Principled Use of AI in the Criminal Justice System

May 2026

Executive Summary

Artificial intelligence (AI) tools are supporting a growing range of activities in policing, courts, corrections, and community supervision, from facial recognition and automated police report writing to case scheduling, classification, and violence prediction. This report, produced by RAND, says that while these applications differ widely in their technical sophistication, intended use, and influence on human judgment, they are often discussed and governed as if they were a single category of technology.  

As a result, there is limited shared understanding of how different AI tools function, where they are deployed, and how their risks and benefits vary across the criminal justice system. Closing this gap in understanding is essential to help system leaders and policymakers evaluate whether specific AI tools are appropriate, effective, transparent, and equitableparticularly in decisions that affect public safety and individual rights.  

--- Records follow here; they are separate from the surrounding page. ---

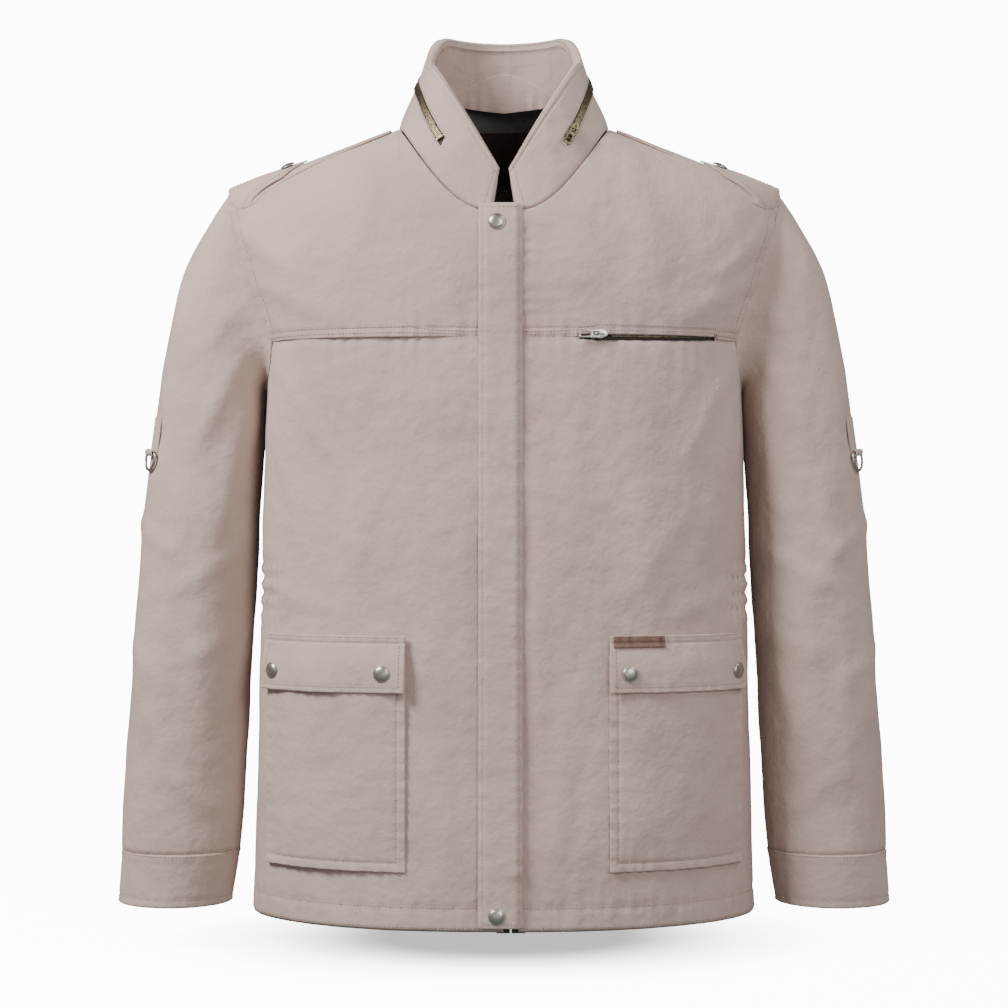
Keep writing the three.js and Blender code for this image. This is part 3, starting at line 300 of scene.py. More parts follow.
SHELL = cloth("shell_twill", "bfa99e", "ae988d", 0.85, 0.15, 0.7, 2.2)
LINING = cloth("grey_lining", "6f6a67", "4d4946", 0.55, 0.1, 0.4, 2.2, 0.1)
PATCH = cloth("label_weave", "3b2823", "2a1c18", 0.8, 0.05, 0.5, 0.3, 0.1)
TAPE = cloth("zip_weave", "4b4437", "332d25", 0.8, 0.05, 0.6, 0.1, 0.1)
ELASTIC = cloth("elastic_knit", "a39a8d", "8a8176", 0.85, 0.1, 1.0, 0.4, 0.2)
THREAD = blank("sewing_thread", 0.75)[0]
THREAD.node_tree.nodes["Principled BSDF"].inputs["Base Color"].default_value = (*linear("8f7b71"), 1)
BRASS = metal("aged_brass", "8a7f66", "5a523f", 0.42, 0.2)
NICKEL = metal("plated_nickel", "b9b4ab", "a19b92", 0.3, 0.3)
LEATHER = hide()
print("materials", len(bpy.data.materials))

# %% [markdown]
# ## The jacket's surfaces
# The body is a superellipse in plan that grows from chest to hem. Above the chest seam
# the yoke curls over to the shoulder ridge. The collar runs from the neck seam to its
# own rim, and each sleeve from the armhole seam to the cuff.

# %%
# Sizes and surface functions
hem_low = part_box("back_panel")[0]
yoke_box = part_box("right_front_yoke")
HEM = hem_low[2]
CHEST = -0.2
HEM_WIDTH, CHEST_WIDTH = -hem_low[0], 0.221
CHEST_SQUARE, HEM_SQUARE, NECK_MIDDLE_SQUARE = 3.0, 2.2, 3.5
CHEST_DEPTH, HEM_DEPTH = -yoke_box[0][1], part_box("back_panel")[1][1]
POINT_WIDTH, POINT_DROP = -yoke_box[0][0], 0.060
ARMHOLE_WIDTH, UNDERARM = 0.214, 0.045
NECK_WIDTH, NECK_FRONT, NECK_BACK, NECK_RISE = 0.099, 0.112, 0.070, 0.074
NECK_SQUARE = (2.9, 2.2)
COLLAR_WIDTH, COLLAR_FRONT, COLLAR_BACK, COLLAR_FORWARD = 0.072, 0.103, 0.062, 0.008
COLLAR_DROP, COLLAR_SIDE, COLLAR_TOP = 0.052, 0.066, 0.099
SLEEVE_OUT = np.array([[0.264, -0.060], [0.330, -0.150], [0.350, -0.400], [0.361, -0.676]])
SLEEVE_IN = np.array([[0.222, -0.245], [0.222, -0.250], [0.236, -0.420], [0.250, -0.676]])
CUFF_OUT, CUFF_IN, CUFF_HEIGHT = 0.364, 0.258, 0.050
ELBOW_DEPTH, WRIST_DEPTH, SLEEVE_LENGTH = 0.066, 0.048, 0.62
ARM_ROUND, WRIST_ROUND = 0.07, 0.05
SIDE = {"right": -1, "left": 1}
GAP = 0.4 * MM


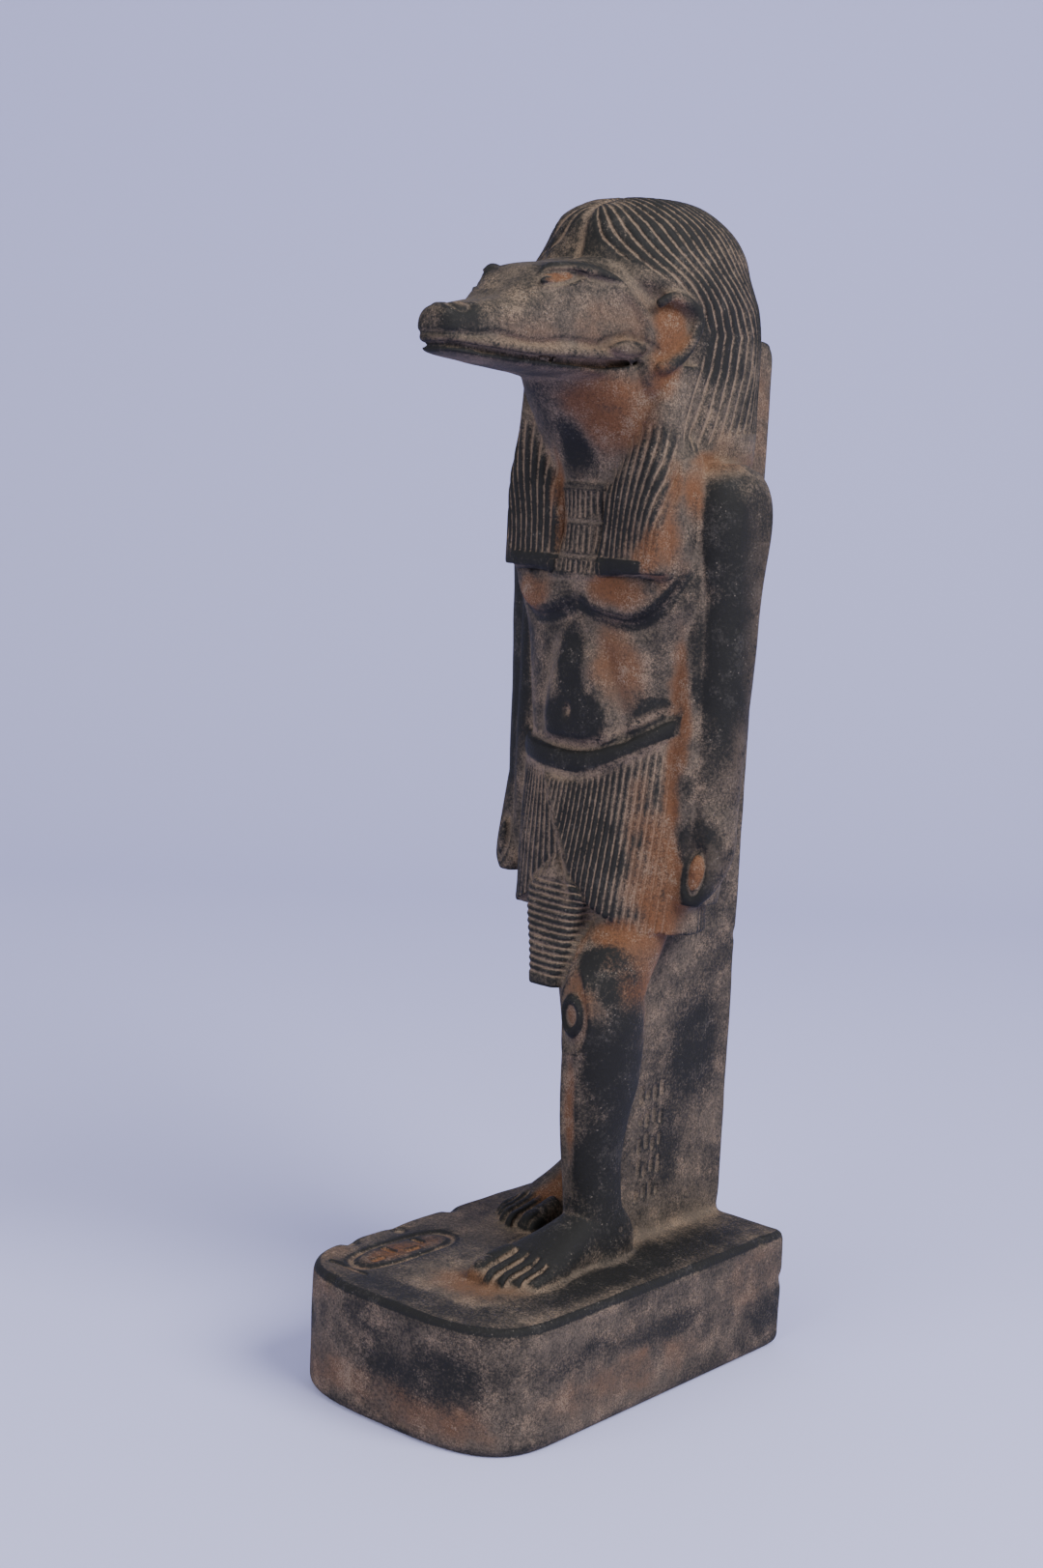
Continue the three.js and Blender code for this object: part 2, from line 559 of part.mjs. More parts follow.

This report examines the scope and character of AI use in the criminal justice system by presenting a taxonomy of current and emerging AI applications and offering findings and recommendations for navigating risks, opportunities, and governance gaps. The taxonomy groups applications by the functions and decision points they support, illuminating uses across law enforcement, courts, corrections, and community supervision and reflecting how similar technologies may serve different purposes across settings. It is designed to support stakeholders responsible for evaluating, procuring, and implementing AI technologies, as well as state policy officials making technology decisions for their justice systems. 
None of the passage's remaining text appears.